I have introduced lots of people to technical diving through various different courses and one of the things I always ask at the start of each course is why have they signed up for the class? There are many different reasons for taking a technical diving class, but certain themes are common.
“I love diving on the outside of ship wrecks and now I want to go inside.” Entering an overhead environment may be a daunting prospect to some but to others it is hugely exciting. It is both a mental and physical challenge, with dives becoming increasingly more complex the further in you penetrate. There is often more history inside a wreck where it is protected from the elements, as well as also a lot of life. In fact the biggest crayfish I have ever seen have all been inside wrecks.
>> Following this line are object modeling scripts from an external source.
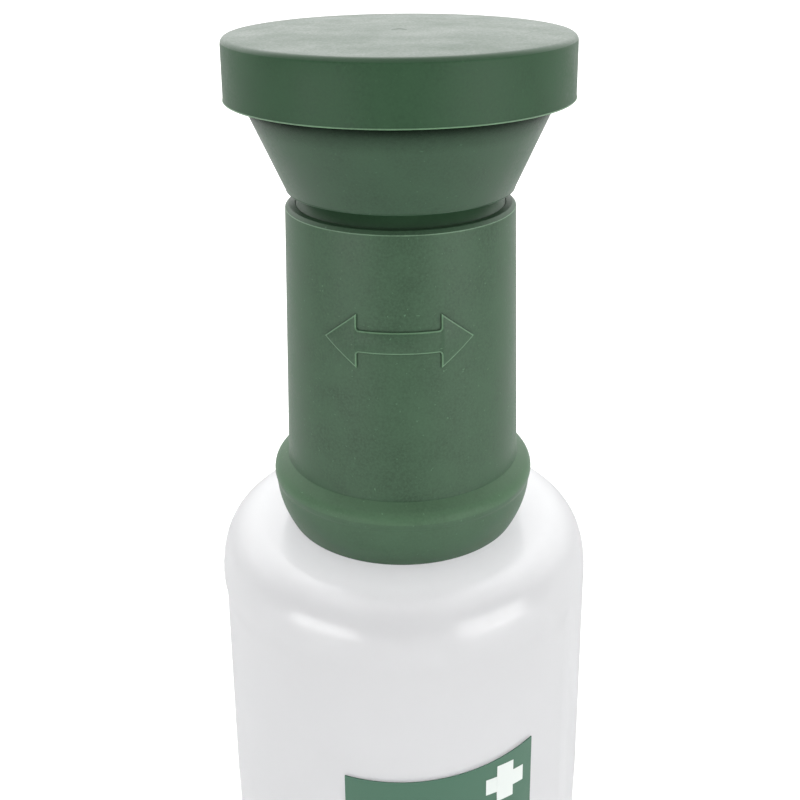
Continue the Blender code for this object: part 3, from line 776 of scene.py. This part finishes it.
def sleeve_sizes():
    low, high = BOX["turning_sleeve"]
    collar = high.x
    crease = collar - COLLAR_OVERHANG
    return low.z, high.z, collar, crease, crease - SLEEVE_DRAFT, low.z + COLLAR_CREASE


def sleeve_radius(z):
    """Outer radius of the sleeve's drafted wall at height z."""
    _, top, _, crease, _, level = sleeve_sizes()
    return crease - SLEEVE_DRAFT * (z - level) / (top - level)


def make_turning_sleeve():
    foot, top, collar, crease, top_radius, level = sleeve_sizes()
    collar_level = level - COLLAR_CROWN
    foot_radius = collar - COLLAR_TUCK
    wall = SLEEVE_WALL
    crown = bead(collar, collar_level, BEAD_ACROSS, BEAD_RISE, BEAD_START, BEAD_STOP)
    band = bowed(crown[-1], (foot_radius, foot), COLLAR_BOW)
    outer = [
        (top_radius - SLEEVE_RIM_CHAMFER, top, SLEEVE_RIM_ROUND),
        (top_radius, top - SLEEVE_RIM_CHAMFER, RIM_LINE_ROUND),
        (crease, level, COLLAR_FILLET),
    ]
    outer += sharp(crown + band) + [(foot_radius, foot, COLLAR_FOOT_ROUND)]
    inner = [
        (foot_radius - wall, foot, LIP_ROUND),
        (collar - wall, collar_level, NECK_FILLET),
        (crease - wall, level, 0),
        (top_radius - wall, top - SLEEVE_BORE_CHAMFER, 0),
        (top_radius - SLEEVE_RIM_WIDTH, top, 0),
    ]
    mesh = turned("sleeve_shell", inner + outer)
    piece = show("sleeve_shell", mesh, "head", LOOKS["sleeve_green"], "turning_sleeve")
    mesh.materials.append(LOOKS["collar_painted_light"])
    mesh.materials.append(LOOKS["rim_painted_highlight"])
    mesh.materials.append(LOOKS["bead_painted_light"])
    for face in mesh.polygons:
        outward = face.normal.x * face.center.x + face.normal.y * face.center.y
        # Painted light: the bead's outer faces take a paler green
        if collar_level < face.center.z < level and outward > 0:
            face.material_index = 3
        # Painted light: the collar takes a paler green than the sleeve above it
        elif face.center.z < level:
            face.material_index = 1
        # Painted highlight: the rim's outer round takes a paler green
        elif face.center.z > top - 2 * SLEEVE_RIM_CHAMFER and outward > 0:
            face.material_index = 2 if RIM_HIGHLIGHT_LOW_SHARE < face.normal.z < RIM_HIGHLIGHT_HIGH_SHARE else 0
    return piece


def arrow_outline():
    """Corners (across, up, round) of the double-headed arrow, clockwise from its right tip."""
    neck = ARROW_HALF_LENGTH - ARROW_HEAD_LENGTH
    head = ARROW_HEAD_HALF_WIDTH
    shaft = ARROW_SHAFT_HALF_WIDTH
    below = [
        (ARROW_HALF_LENGTH, 0, 0),
        (neck, -head, 0),
        (neck, -shaft, ARROW_FILLET),
        (-neck, -shaft, ARROW_FILLET),
        (-neck, -head, 0),
    ]
    return below + [(-x, -z, size) for x, z, size in below]


def make_arrow():
    """The raised arrow, bent round the sleeve, with a soft edge all round."""
    level = BOX["turning_sleeve"][0].z + ARROW_LEVEL
    bm = bmesh.new()
    face = bm.faces.new([bm.verts.new((x, z, ARROW_RISE)) for x, z in rounded(arrow_outline())])
    bm.normal_update()
    if face.normal.z < 0:
        face.normal_flip()
    edge = bmesh.ops.inset_region(
        bm, faces=[face], thickness=ARROW_EDGE, use_boundary=True, use_even_offset=True,
    )
    # The border faces take the paler green: a painted highlight along the arrow's edge
    for border in edge["faces"]:
        border.material_index = 1
    rim = [v for v in bm.verts if v not in face.verts]
    for vert in rim:
        vert.co.z -= ARROW_EDGE_DROP
    skirt = bmesh.ops.extrude_edge_only(bm, edges=[e for e in bm.edges if e.is_boundary])["geom"]
    for vert in [v for v in skirt if isinstance(v, bmesh.types.BMVert)]:
        vert.co.z = -ARROW_SINK
    in_strips(bm, ARROW_HALF_LENGTH)
    for vert in bm.verts:
        across, up, rise = vert.co
        z = level + up
        radius = sleeve_radius(z)
        vert.co = on_wall(radius + rise, ARROW_TURN + across / sleeve_radius(level), z)
    bmesh.ops.recalc_face_normals(bm, faces=bm.faces)
    mesh = mesh_from("sleeve_arrow", bm)
    piece = show("sleeve_arrow", mesh, "head", LOOKS["sleeve_green"])
    mesh.materials.append(LOOKS["arrow_edge_painted_highlight"])
    return piece


def wall_radius(z):
    """Outer radius of the bottle's wall at height z: straight, then drawn in towards the shoulder."""
    rise = (z - (BODY_HEIGHT - DRAW_LENGTH)) / DRAW_LENGTH
    return BOX["bottle_body"][1].x - DRAW_IN * min(max(rise, 0), 1)


def recess_share(azimuth, z):
    """1 inside the bottle's shallow label recess, 0 outside it, smooth at its border."""
    radius = BOX["bottle_body"][1].x
    middle = (RECESS_LEFT + RECESS_RIGHT) / 2
    half = (RECESS_RIGHT - RECESS_LEFT) / 2
    away = abs((azimuth - middle + pi) % (2 * pi) - pi)
    across = soft_step((half - away) * radius, RECESS_BLEND)
    top = soft_step(BODY_HEIGHT + RECESS_RISE - z, RECESS_BLEND)
    foot = soft_step(z - RECESS_FOOT, RECESS_BLEND)
    return across * top * foot


def make_bottle():
    high = BOX["bottle_body"][1]
    radius = high.x
    neck_top = high.z
    shoulder_top = BODY_HEIGHT + SHOULDER_DEPTH
    shoulder = radius - DRAW_IN
    bead_foot = shoulder_top + BEAD_LEVEL
    bead_radius = NECK_RADIUS + BEAD_DEPTH
    neck_bore = NECK_RADIUS - NECK_WALL

    def body_wall(inset):
        top = shoulder_top - inset
        curve = bend(shoulder - inset, top, SHOULDER_BEND, SHOULDER_DEPTH, SHOULDER_SQUARENESS)
        return sharp(curve) + [(radius - inset, BODY_HEIGHT - DRAW_LENGTH, 0)]

    def foot(inset):
        foot_outer = radius - BASE_ROUND
        foot_inner = foot_outer - FOOT_WIDTH
        return [
            (radius - inset, inset, BASE_ROUND - inset),
            (foot_inner, inset, LIP_ROUND),
            (foot_inner - PUSH_SLOPE, PUSH_UP + inset, NECK_FILLET),
            (0, PUSH_UP + inset, 0),
        ]

    outer = [
        (NECK_RADIUS, neck_top, LIP_ROUND),
        (NECK_RADIUS, bead_foot + BEAD_HEIGHT, 0),
        (bead_radius, bead_foot + BEAD_HEIGHT - BEAD_DEPTH, LIP_ROUND),
        (bead_radius, bead_foot, LIP_ROUND),
        (NECK_RADIUS, bead_foot, 0),
        (NECK_RADIUS, shoulder_top, NECK_FILLET),
    ]
    outer += body_wall(0) + foot(0)
    inner = foot(BOTTLE_WALL)[::-1] + body_wall(BOTTLE_WALL)[::-1]
    inner += [(neck_bore, shoulder_top - BOTTLE_WALL, NECK_FILLET), (neck_bore, neck_top, LIP_ROUND)]
    mesh = turned("bottle_shell", inner + outer)
    for vert in mesh.vertices:
        place = vert.co
        r = hypot(place.x, place.y)
        if r > wall_radius(place.z) - BOTTLE_WALL / 2 and place.z < BODY_HEIGHT + SHOULDER_DEPTH / 2:
            azimuth = azimuth_of(place)
            r -= RECESS_DEPTH * recess_share(azimuth, place.z)
            vert.co = on_wall(r, azimuth, place.z)
    piece = show("bottle_shell", mesh, "bottle", LOOKS["milky_bottle"], "bottle_body")
    mesh.materials.append(LOOKS["milky_inside"])
    heart = Vector((0, 0, BODY_HEIGHT / 2))
    for face in mesh.polygons:
        face.material_index = int(face.normal.dot(face.center - heart) < 0)
    return piece


def make_label():
    """A printed film on the recess: a grid from -1 to 1 both ways, laid on the wall and made solid."""
    middle = (LABEL_LEFT + LABEL_RIGHT) / 2
    top = BODY_HEIGHT - LABEL_DROP
    bm = bmesh.new()
    bmesh.ops.create_grid(bm, x_segments=LABEL_COLUMNS, y_segments=LABEL_ROWS, size=1.0)
    for vert in bm.verts:
        across, up, _ = vert.co
        azimuth = middle + across * (LABEL_RIGHT - LABEL_LEFT) / 2
        edge = top + LABEL_RISE * across / 2 - LABEL_SAG * (1 - across * across)
        z = LABEL_FOOT + (edge - LABEL_FOOT) * (up + 1) / 2
        vert.co = on_wall(wall_radius(z) - RECESS_DEPTH + FIT_GAP, azimuth, z)
    bm.normal_update()
    if bm.faces[:][0].normal.y > 0:
        bmesh.ops.reverse_faces(bm, faces=bm.faces)
    bmesh.ops.solidify(bm, geom=bm.faces[:], thickness=-LABEL_THICKNESS)
    mesh = mesh_from("label_film", bm)
    return show("label_film", mesh, "bottle", LOOKS["label_green"], "label_panel")


def make_plus():
    """A plain white plus sign printed on the label: one outline of twelve corners, bent round the wall."""
    bm = bmesh.new()
    long, short = PLUS_HALF_LENGTH, PLUS_HALF_WIDTH
    corners = [(long, -short), (long, short), (short, short)]
    corners += [(short, long), (-short, long), (-short, short)]
    corners += [(-x, -z) for x, z in corners]
    bm.faces.new([bm.verts.new((x, z, 0)) for x, z in corners])
    in_strips(bm, PLUS_HALF_LENGTH)
    for vert in bm.verts:
        across, up, _ = vert.co
        z = PLUS_LEVEL + up
        radius = wall_radius(z) - RECESS_DEPTH + FIT_GAP + LABEL_THICKNESS
        vert.co = on_wall(radius + PLUS_RISE, PLUS_TURN + across / radius, z)
    bm.normal_update()
    if bm.faces[:][0].normal.y > 0:
        bmesh.ops.reverse_faces(bm, faces=bm.faces)
    bmesh.ops.solidify(bm, geom=bm.faces[:], thickness=-PLUS_RISE)
    mesh = mesh_from("label_plus", bm)
    return show("label_plus", mesh, "bottle", LOOKS["print_white"])


def dress_hidden_nodes():
    """Gives the inner CAD pieces that stay their own procedural materials."""
    looks = {
        "saline_fill": "saline",
        "neck_insert": "natural_white",
        "break_plug": "natural_white",
        "neck_gasket": "gasket_grey",
        "neck_coupling": "coupling_green",
        "feed_tube": "natural_white",
        "tube_ring": "ring_black",
    }
    for name, look in looks.items():
        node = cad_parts[name]
        node.data.materials.clear()
        node.data.materials.append(LOOKS[look])


# Studio


def make_camera():
    camera = bpy.data.cameras.new("camera")
    camera.lens = CAMERA_LENS
    camera.sensor_width = CAMERA_SENSOR
    camera.clip_start = CAMERA_NEAR
    holder = bpy.data.objects.new("camera", camera)
    bpy.context.scene.collection.objects.link(holder)
    holder.location = CAMERA_PLACE
    holder.rotation_euler = (pi / 2 - CAMERA_PITCH, 0, 0)
    holder.rotation_euler.rotate_axis("Z", CAMERA_ROLL)
    bpy.context.scene.camera = holder


def make_floor():
    bm = bmesh.new()
    bmesh.ops.create_grid(bm, x_segments=1, y_segments=1, size=FLOOR_HALF_SIZE)
    mesh = mesh_from("floor", bm)
    floor = bpy.data.objects.new("floor", mesh)
    bpy.context.scene.collection.objects.link(floor)
    material = bpy.data.materials.new("floor_white")
    nodes = Nodes(material)
    shader = nodes.tree.nodes["Principled BSDF"]
    nodes.put(shader, "Base Color", FLOOR_COLOUR)
    nodes.put(shader, "Roughness", FLOOR_ROUGHNESS)
    seen = nodes.add("ShaderNodeLightPath").outputs["Is Camera Ray"]
    nodes.put(shader, "Emission Color", WHITE)
    nodes.put(shader, "Emission Strength", nodes.math("MULTIPLY", seen, FLOOR_GLOW))
    mesh.materials.append(material)


def make_lamps():
    """Softboxes on both sides of the camera, low ones for the glints and dimmer ones above them."""
    for name, (azimuth, elevation, sides, power) in LAMPS.items():
        light = bpy.data.lights.new(name, "AREA")
        light.shape = "RECTANGLE"
        light.size, light.size_y = sides
        light.energy = power
        lamp = bpy.data.objects.new(name, light)
        bpy.context.scene.collection.objects.link(lamp)
        height = LAMP_AIM + LAMP_DISTANCE * sin(elevation)
        lamp.location = on_wall(LAMP_DISTANCE * cos(elevation), azimuth, height)
        lamp.rotation_euler = (pi / 2 - elevation, 0, azimuth)
        lamp.visible_camera = False


def make_world():
    """A pale studio all round: darker on the camera's side, white behind, and white for the camera."""
    world = bpy.data.worlds.new("studio")
    bpy.context.scene.world = world
    nodes = Nodes(world)
    background = nodes.tree.nodes["Background"]
    out = nodes.tree.nodes["World Output"]
    direction = nodes.add("ShaderNodeTexCoord").outputs["Generated"]
    parts = nodes.add("ShaderNodeSeparateXYZ", {"Vector": direction}).outputs
    front = nodes.span(parts["Z"], *WORLD_FRONT_SPAN, WORLD_FRONT, WORLD_FRONT_HIGH, True)
    back = nodes.span(parts["Y"], *WORLD_BACK_SPAN, front, WORLD_BACK, True)
    lift = nodes.span(parts["Z"], *WORLD_LOW_SPAN, WORLD_LOW_SHARE, 1.0, True)
    nodes.put(background, "Color", WHITE)
    nodes.put(background, "Strength", nodes.math("MULTIPLY", back, lift))
    white = nodes.add("ShaderNodeBackground", {"Color": WHITE, "Strength": 1.0})
    ray = nodes.add("ShaderNodeLightPath")
    both = nodes.add("ShaderNodeMixShader", {0: ray.outputs["Is Camera Ray"]})
    nodes.put(both, 1, background.outputs["Background"])
    nodes.put(both, 2, white.outputs["Background"])
    nodes.put(out, "Surface", both.outputs["Shader"])


make_camera()
make_world()
make_floor()
make_lamps()
make_dust_cap()
make_cap_liner()
make_eye_cup()
make_spray_rose()
make_turning_sleeve()
make_arrow()
make_bottle()
make_label()
make_plus()
dress_hidden_nodes()

bpy.context.scene.view_settings.view_transform = "Standard"
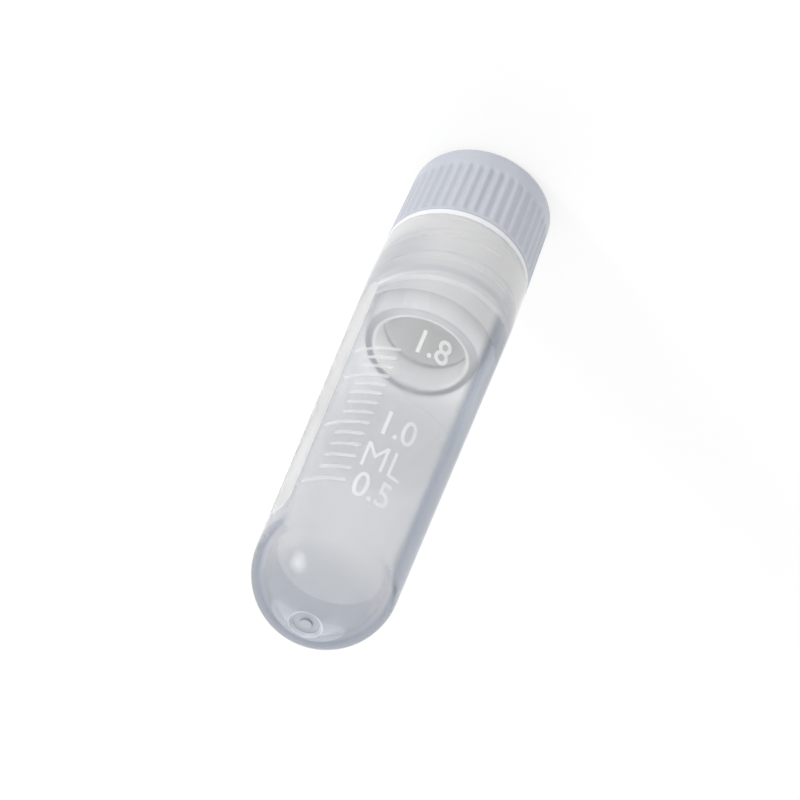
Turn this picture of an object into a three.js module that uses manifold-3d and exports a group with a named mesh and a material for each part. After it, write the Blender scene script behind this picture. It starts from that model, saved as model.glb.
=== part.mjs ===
// A small freezing vial with a round bottom: a moulded tube, a ribbed screw cap whose hollow
// plug goes down inside the tube, and a white washer between the two.
//
// Lengths are in millimetres and +Z is up. The vial stands on the flat top of its cap, so the
// origin is the centre of that flat face and the round bottom of the tube points up.

import * as THREE from "three";
import { mergeVertices } from "three/addons/utils/BufferGeometryUtils.js";
import Module from "manifold-3d";

const wasm = await Module();
wasm.setup();

// ---------------------------------------------------------------- driving dimensions

// The closed vial, from the flat top of the cap to where the round bottom's sphere ends.
const VIAL_LENGTH = 52;

// Cap head: a short drum that widens slightly towards the tube, with upright grip ribs.
const HEAD_HEIGHT = 8.7;
const HEAD_TOP_RADIUS = 5.98;
const HEAD_RIM_RADIUS = 6.17;
const HEAD_EDGE_ROUND = 1.2;
const HEAD_TOP_WALL = 2.2;
const RIB_COUNT = 42;
const FLUTE_DEPTH = 0.3;
const FLUTE_START = 2.3; // from the flat top to the nearer end of the flutes
const FLUTE_LAND = 0.2; // plain rim between the flutes and the washer
const FLUTE_RUNOUT = 0.45; // length over which a flute rises to the surface at either end

// Plug: a threaded core, then a slimmer spigot with a sealing bead, hollow from its open end.
const PLUG_LENGTH = 11.7;
const PLUG_WALL = 0.95;
const PLUG_END_ROUND = 0.4;
const PLUG_MOUTH_CHAMFER = 0.15;
const SPIGOT_LENGTH = 3.7;
const SPIGOT_STEP = 0.07; // the spigot is this much slimmer than the threaded core
const BEAD_HEIGHT = 0.12;
const BEAD_WIDTH = 0.9;
const BEAD_FROM_END = 2.6;
const HOLLOW_DEPTH = 7; // the wide part of the hollow
const HOLLOW_LEDGE = 0.5; // how far the hollow narrows beyond that
const HOLLOW_CORNER = 0.35;
const PLUG_ROOT = 1; // how far the plug's body runs into the head that it is moulded with

// Washer.
const WASHER_THICKNESS = 0.6;
const WASHER_EDGE = 0.1;

// Tube.
const RIM_RADIUS = 6.15;
const RIM_EDGE = 0.15;
const NECK_LENGTH = 4.2; // from the rim to the widest point
const NECK_WALL = 0.7;
const MOUTH_CHAMFER = 0.2;
const BODY_RADIUS = 6.25;
const BOTTOM_RADIUS = 5.85;
const BOTTOM_WALL = 1.15;

// Gate mark at the pole: a shallow round dish with the stub of the sprue in it.
const DISH_RADIUS = 1.35;
const DISH_DEPTH = 0.25;
const DISH_SLOPE = 0.3;
const STUB_RADIUS = 0.5;
const STUB_HEIGHT = 0.2;

// Right-hand thread with two starts: ridges inside the neck, and matching ones on the plug.
const THREAD_STARTS = 2;
const THREAD_LEAD = 5.5;
const THREAD_HEIGHT = 0.35;
const THREAD_CREST = 0.5;
const THREAD_FLANK_DEGREES = 35;
const THREAD_SINK = 0.2; // how far a ridge is rooted into the wall that carries it
const THREAD_FADE_DEGREES = 24;
const NECK_THREAD_FROM_RIM = 0.95;
const NECK_THREAD_RISE = 7.3;
const NECK_THREAD_END_DEGREES = -15; // where the first ridge in the neck ends, about +Z from +X
const PLUG_THREAD_FROM_HEAD = 2.2;
const PLUG_THREAD_RISE = 4.6;

// Clearances.
const SEAT_GAP = 0.02; // between the washer's faces and what they seal against
const WASHER_BORE_GAP = 0.13;
const THREAD_GAP = 0.15; // from a crest to the wall it faces
const FLANK_GAP = 0.2; // along the axis, between the flanks that a tight cap presses together

// Facets.
const TURN_STEPS = 48;
const STEPS_PER_RIB = 4;
const ROUND_STEPS = 3;
const BOTTOM_STEPS = 10;

// ---------------------------------------------------------------- places that follow

const { degToRad, lerp, mapLinear } = THREE.MathUtils;

const FLUTE_END = HEAD_HEIGHT - FLUTE_LAND;
const PLUG_END = HEAD_HEIGHT + PLUG_LENGTH;
const WASHER_BASE = HEAD_HEIGHT + SEAT_GAP;
const WASHER_TOP = WASHER_BASE + WASHER_THICKNESS;
const TUBE_RIM = WASHER_TOP + SEAT_GAP;
const BOTTOM_CENTRE = VIAL_LENGTH - BOTTOM_RADIUS;

const BORE_RIM_RADIUS = RIM_RADIUS - NECK_WALL;
const BORE_END_RADIUS = BOTTOM_RADIUS - BOTTOM_WALL;
const boreRadiusAt = (z) => mapLinear(
  z, TUBE_RIM, BOTTOM_CENTRE, BORE_RIM_RADIUS, BORE_END_RADIUS);

// The plug is sized from the neck it screws into.
const NECK_THREAD_START = TUBE_RIM + NECK_THREAD_FROM_RIM;
const NECK_THREAD_END = NECK_THREAD_START + NECK_THREAD_RISE;
const PLUG_THREAD_START = HEAD_HEIGHT + PLUG_THREAD_FROM_HEAD;
const PLUG_THREAD_END = PLUG_THREAD_START + PLUG_THREAD_RISE;
const NECK_CREST_RADIUS = boreRadiusAt(NECK_THREAD_END) - THREAD_HEIGHT;
const PLUG_CREST_RADIUS = boreRadiusAt(PLUG_THREAD_END) - THREAD_GAP;
const CORE_RADIUS = NECK_CREST_RADIUS - THREAD_GAP;
const SPIGOT_RADIUS = CORE_RADIUS - SPIGOT_STEP;
const SPIGOT_START = PLUG_END - SPIGOT_LENGTH;
const HOLLOW_RADIUS = SPIGOT_RADIUS - PLUG_WALL;
const HOLLOW_STEP = PLUG_END - HOLLOW_DEPTH;

const flankWidth = (height) => height * Math.tan(degToRad(THREAD_FLANK_DEGREES));

// ---------------------------------------------------------------- helpers

// Points of an arc in the (radius, z) plane, between two angles in degrees.
function arc(centreRadius, centreZ, radius, fromDegrees, toDegrees, steps = ROUND_STEPS) {
  return Array.from({ length: steps + 1 }, (_, i) => {
    const angle = degToRad(lerp(fromDegrees, toDegrees, i / steps));
    return [centreRadius + radius * Math.cos(angle), centreZ + radius * Math.sin(angle)];
  });
}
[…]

“I want to see what lies below 30-40m.” Going deep is easy, it is the coming back up safely that is the hard part. Air is always going to have limitations for deep or long dives, due to decompression obligations and the narcotic effect of nitrogen. Switching to alternative mixtures is the only solution and as you go deeper switching between different gases becomes the norm. However, whilst this is a relatively simple process it carries with it a risk not encountered in recreational diving – breathing the wrong mix at your given depth – hence why you need training.
“I want to improve my skills.” Some people just love learning and getting better at their chosen sport. Due to the greater challenges encountered on technical dives, technical diving instruction places far more emphasis on diver skills and technique, so courses are great places to get constructive feedback and tips which will help you during all your dives. E.g. You can be taught to use your fins to go backwards – a skill perfect for photographers.
As mentioned above but often not admitted is another reason – a love of toys. There is no doubt that over time technical divers amass a lot of toys. Twin tanks, stage bottles, argon bottles, multiple regulators, scooters and so it goes on. There is a reason why the ‘Big Boys Toys’ exhibition is wildly popular every year – for some technical diving is just another extension of this.
Finally as I said at the start of this article, maybe you just don’t want to go the traditional route of becoming an instructor. In fact it’s not uncommon for divers to follow the “normal” route only to find that once they become instructors, instruction by itself is not enough. A significant proportion of my students have been open water instructors looking for a break from recreational diving. Instructors also get the additional benefit of an improved skill set to take back to their recreational classes.
OK, so you’ve now decided that you want to do a technical class – what do you do? At present there are only a handful of technical instructors operating in NZ, but this number is growing. Your options for technical classes are also growing, with TDI, PADI and GUE classes all now available. My advice is to contact one of the instructors and talk to them about the various different classes they offer and how these fit in with what interests you. Maybe you want to do an advanced wreck penetration class, or an introduction to twin tanks. Maybe a cavern class or an introduction to decompression diving. All of these are possible and all will open up new areas of the underwater world.
As for the fabulous technical diving opportunities that await you in New Zealand: To start with we have one of the largest and most intact ship wrecks in the world – the Mikhail Lermontov – which attracts divers from around the globe. Then we have one of the deepest and most challenging cave systems currently being explored in the southern hemisphere – Pearce Resurgence. We also have many deep reefs scattered around our coastline, providing every conceivable depth you could wish for and the life and visibility to match. We have the huge and virtually untouched wilderness areas down south that are just begging to be explored. And we still have lots of wrecks that haven’t been located, or if they have then they’ve hardly ever been dived. I’m tempted to say that if none of this appeals to you then you should take up knitting.
All of us when we did our initial open water training will have been told by our instructors that we only have ourselves to blame if we become bored of diving. As a student I didn’t really understand what they were talking about, but now as an instructor I do. Too many times I’ve seen divers take a class, do a few dives and then drift off to seek other challenges. Diving offers more than enough challenges, if only people knew about them. Even worse is when so called experienced divers state that they’ve seen everything. I’ve dived in dozens of different countries over the last 20 years and I still have a huge list of things I still want to see and experience. Here in NZ we are extremely lucky, with access to an incredibly diverse range of diving right in our own backyard, so if you are bored with diving then you do have only yourself to blame.
If you haven’t felt the burning passion for diving that you felt during your first few dives then maybe it is time you started looking at technical diving. All that is holding you back is your desire and the limits of your training. I can’t do much about your desire, but I can offer you the training.